In Florida, the Free Speech Coalition, a nonprofit advocacy group for the adult content industry, is making a similar legal play. A report from MyNews 13 Orlando says the group claims House Bill 3 – which imposes civil penalties of up to $50,000 per violation on websites that fail to verify the age and identity of users – doesn’t do what it’s supposed to.

It quotes the coalition’s director of public policy, Mike Stabile, who notes that websites hosting adult content are exempt from the law if the material comprises less than a third of their total content.

“The way HB 3 works is it says if you have less than a third of your content on your site, then you don’t have to comply with this law,” Stabile says. “That means tons of sites with adult content are not age-verified. It’s tremendously ineffective.”

While Stabile might have trouble pointing to sites that are, say, two thirds scrapbooking content and one third threesomes, he may be right in noting the existence of loopholes in some age assurance schemes. Forbes cites numbers from VpnMentor, a site that tracks the VPN industry, which “detected a surge of 1,150 percent in VPN demand” in Florida between midnight and 4am on January 1 – just after Pornhub pulled out.

The trend isn’t limited to Florida. According to a recent piece in Forbes, “the raft of U.S. states that have jumped on this age verification bandwagon has triggered the kind of rush to VPNs normally only seen in war-torn, autocratic or heavily censored markets – Iran, Russia, China and North Korea, rather than Florida, Texas and South Carolina.”

Age Verification Provider’s Association (AVPA) Executive Director Iain Corby calls this “the VPN fallacy,” saying during a panel discussion in late-2023: “I’ve never seen a piece of legislation that says, ‘we wish to protect children in this particular U.S. state (unless they use your VPN, in which case it’s okay).’ That’s not how the legislation is written.”

LGBTQ+ advocates fear censorship, conservative crackdown

The ongoing VPN orgy points to a couple of hard truths. One, a lot of people use porn but would prefer to keep their habit private. Two, as much as adult industry representatives talk about the First Amendment, their main problem is that, when age assurance measures take effect, they lose users by the millions.

The First Amendment argument holds more weight when tabled by LGBTQ advocates. A piece in Them, a Condé Nast publication featuring “storytelling on the fight for LGBTQ+ rights,” suggests that right-wing politicians who helped craft the Project 2025 “policy wish-list” see age verification as a “back door” to broader bans on pornography, and a way to crack down on LGBTQ-positive resources. Pornography has long been a ripe target for conservative politicians, and the architects of 2025 skew toward the Christian right, and have shown open hostility to diversity initiatives.
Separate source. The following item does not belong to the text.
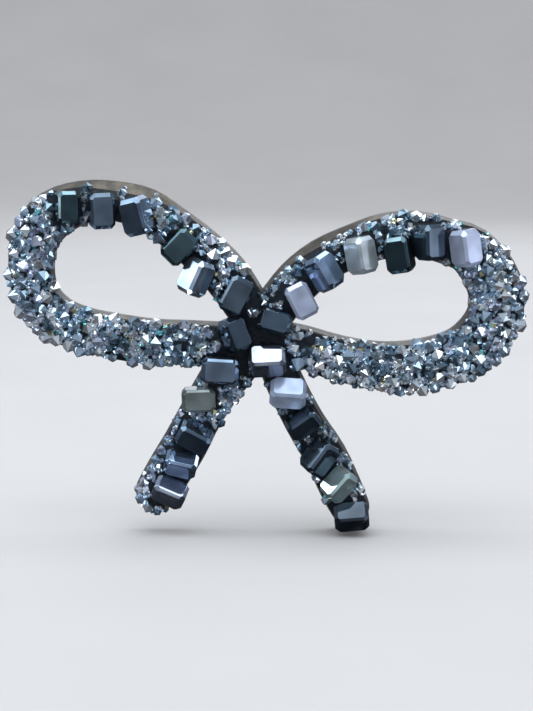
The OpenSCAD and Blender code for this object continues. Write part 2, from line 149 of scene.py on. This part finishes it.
def foiled_glass(name, color, roughness=0.06, metallic=0.94):
    """Cut glass with foil behind it: mirror-like facets whose tone drifts from place to place."""
    material, tree, shader, place = new_material(name, color, metallic, roughness)
    drift = noise(tree, place, 0.3, 1.0)
    stops = [(0.35, tint(color, 1 - GLASS_DRIFT)), (0.65, tint(color, 1 + GLASS_DRIFT))]
    tree.links.new(ramp(tree, drift, stops), shader.inputs["Base Color"])
    clearest, haziest = (roughness * share for share in GLASS_HAZE)
    haze = spread(tree, noise(tree, place, 0.8), clearest, haziest)
    tree.links.new(haze, shader.inputs["Roughness"])
    shader.inputs["Coat Weight"].default_value = GLASS_COAT
    shader.inputs["Coat Roughness"].default_value = GLASS_COAT_ROUGHNESS
    return material


def clay_material():
    """Cured setting clay: blue-black, dull and finely grained."""
    material, tree, shader, place = new_material("dark_clay", (0.006, 0.011, 0.016), 0.0, 0.42)
    grain = noise(tree, place, 2.2, 4.0)
    stops = [(0.3, (0.003, 0.006, 0.011)), (0.7, (0.010, 0.018, 0.028))]
    tree.links.new(ramp(tree, grain, stops), shader.inputs["Base Color"])
    bump(tree, shader, grain, 0.12)
    shader.inputs["Specular IOR Level"].default_value = 0.25
    return material


def bronze_material():
    """Antique bronze plating on the cast tray: a patchy patina and small pits."""
    material, tree, shader, place = new_material("antique_bronze", (0.15, 0.13, 0.11), 0.55, 0.4)
    patina = noise(tree, place, 0.35, 8.0)
    stops = [
        (0.36, (0.05, 0.043, 0.036)),
        (0.5, (0.088, 0.075, 0.061)),
        (0.64, (0.145, 0.121, 0.096)),
    ]
    tree.links.new(ramp(tree, patina, stops), shader.inputs["Base Color"])
    pits = noise(tree, place, 3.0, 3.0)
    tree.links.new(spread(tree, pits, 0.32, 0.5), shader.inputs["Roughness"])
    bump(tree, shader, pits, 0.04)
    return material


def plated_material(name, color, roughness):
    """Bright metal of the pin, rubbed unevenly by use."""
    material, tree, shader, place = new_material(name, color, 1.0, roughness)
    rub = noise(tree, place, 1.2, 4.0)
    stops = [(NOISE_LOW, tint(color, 0.8)), (NOISE_HIGH, tint(color, 1.1))]
    tree.links.new(ramp(tree, rub, stops), shader.inputs["Base Color"])
    worn = spread(tree, rub, roughness * 0.7, roughness * 1.5)
    tree.links.new(worn, shader.inputs["Roughness"])
    bump(tree, shader, noise(tree, place, 6.0, 2.0), 0.01)
    return material


INK = foiled_glass("nugget_ink", (0.06, 0.078, 0.1))
SLATE = foiled_glass("nugget_slate", (0.105, 0.145, 0.19))
DUSK = foiled_glass("nugget_dusk", (0.19, 0.26, 0.35))
TEAL = foiled_glass("nugget_teal", (0.07, 0.12, 0.14))
OLIVE = foiled_glass("nugget_olive", (0.20, 0.24, 0.24), 0.2, 0.7)
BLUE = foiled_glass("nugget_blue", (0.30, 0.40, 0.56))
SKY = foiled_glass("nugget_sky", (0.40, 0.48, 0.64), 0.16, 0.5)
LAVENDER = foiled_glass("nugget_lavender", (0.44, 0.50, 0.66), 0.16, 0.55)
FROST = foiled_glass("nugget_frost", (0.50, 0.60, 0.72), 0.06, 0.94)
MINT = foiled_glass("nugget_mint", (0.58, 0.75, 0.74), 0.08, 0.85)
SAGE = foiled_glass("nugget_sage", (0.40, 0.46, 0.50), 0.16, 0.55)
PLUM = foiled_glass("nugget_plum", (0.46, 0.50, 0.60), 0.05, 0.97)
NUGGET_LOOKS = {
    "nugget_left_loop_1": TEAL,
    "nugget_left_loop_2": SLATE,
    "nugget_left_loop_3": DUSK,
    "nugget_left_loop_4": TEAL,
    "nugget_left_loop_5": FROST,
    "nugget_left_loop_6": SLATE,
    "nugget_right_loop_1": LAVENDER,
    "nugget_right_loop_2": SLATE,
    "nugget_right_loop_3": TEAL,
    "nugget_right_loop_4": SAGE,
    "nugget_right_loop_5": BLUE,
    "nugget_right_loop_6": LAVENDER,
    "nugget_knot_1": SLATE,
    "nugget_knot_2": SLATE,
    "nugget_knot_3": PLUM,
    "nugget_knot_4": DUSK,
    "nugget_left_tail_1": OLIVE,
    "nugget_left_tail_2": DUSK,
    "nugget_left_tail_3": BLUE,
    "nugget_left_tail_4": PLUM,
    "nugget_right_tail_1": SKY,
    "nugget_right_tail_2": SLATE,
    "nugget_right_tail_3": SLATE,
    "nugget_right_tail_4": MINT,
    "nugget_right_tail_5": INK,
}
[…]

Can age assurance work without collecting any PII at all?

Privacy advocates often raise flags about the retention of user data, and the related risks of data breaches and identity theft. Their assertions like to ignore that porn sites themselves aren’t typically collecting data, and that laws, policies and practices ensure any personally identifying data collected by third parties for age verification is deleted as soon as possible.

A government ID, face biometrics, a browser history heavily weighted toward S&M content: none of this is appealing to hand over to untrusted parties. Age verification providers are working to build the necessary trust to operate as intended. But they also understand the evident truth: people in the southern United States really want to watch porn.

Whoever can offer them an accurate, secure way to do it without handing over ID or personally identifying biometrics will likely receive a warm welcome, indeed.